= Dominique Moran =

British geographer

Dominique Moran is a British academic geographer. She is a professor in carceral geography at the School of Geography, Earth and Environmental Sciences at the University of Birmingham.

== Early life and education ==
Moran was born in Wigan in Lancashire, UK. Her father, Jo Moran was a credit draper and ornithologist, mountaineer and wildlife photographer. He was the first person to photograph the Leach's Petrel at the nest, and the first to climb the cliffs of the Noup of Noss in Shetland. Her mother Margaret (née Hilton) was a carer for disabled people.

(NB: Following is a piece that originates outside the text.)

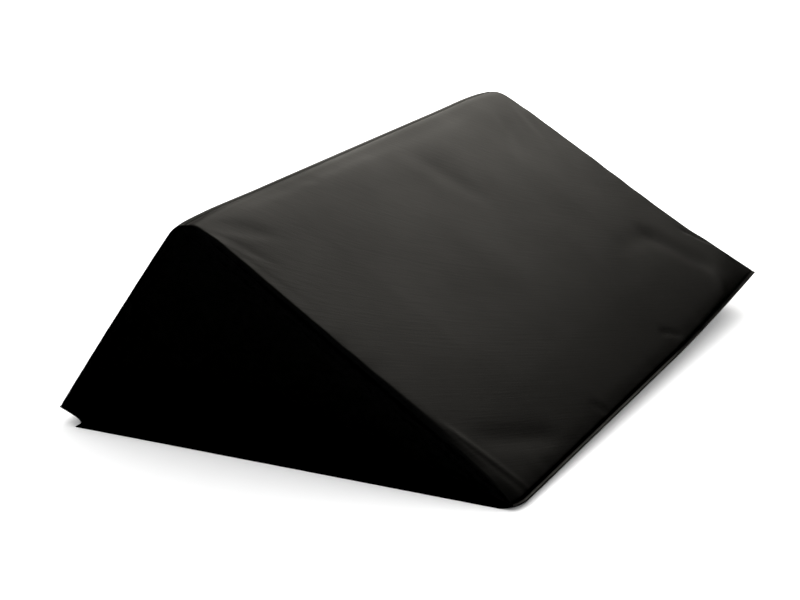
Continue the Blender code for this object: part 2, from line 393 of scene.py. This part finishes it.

She studied geography at Christ Church, University of Oxford, graduating in 1995 with a First and the Gibbs Prize, and then completed a DPhil in geography at Hertford College, Oxford where she held the Mortimer May Senior Scholarship 1996–2000.

== Career ==
After research fellowships at the Universities of Warwick and Birmingham, Moran moved in 2004 to a lectureship at the School of Geography, Earth and Environmental Sciences, University of Birmingham, where she was made professor in Carceral Geography in 2018. She held a visiting fellowship at the Aleksanteri Institute of the University of Helsinki in 2011.

Moran wrote Carceral Geography: Spaces and Practices of Incarceration (2015), and co-edited Carceral Spaces: Mobility and Agency in Imprisonment and Migrant Detention (2013) with Nick Gill and Deirdre Conlon; Historical Geographies of Prisons: Unlocking the Usable Carceral Past (2015) with Karen Morin; Carceral Spatiality: Dialogues between Geography and Criminology (2017) with Anna Schliehe; and The Palgrave Handbook of Prison and the Family (2019) with Marie Hutton. Other writing has been published in the Transactions of the Institute of British Geographers, The Annals of the American Association of Geographers, Progress in Human Geography and Theoretical Criminology.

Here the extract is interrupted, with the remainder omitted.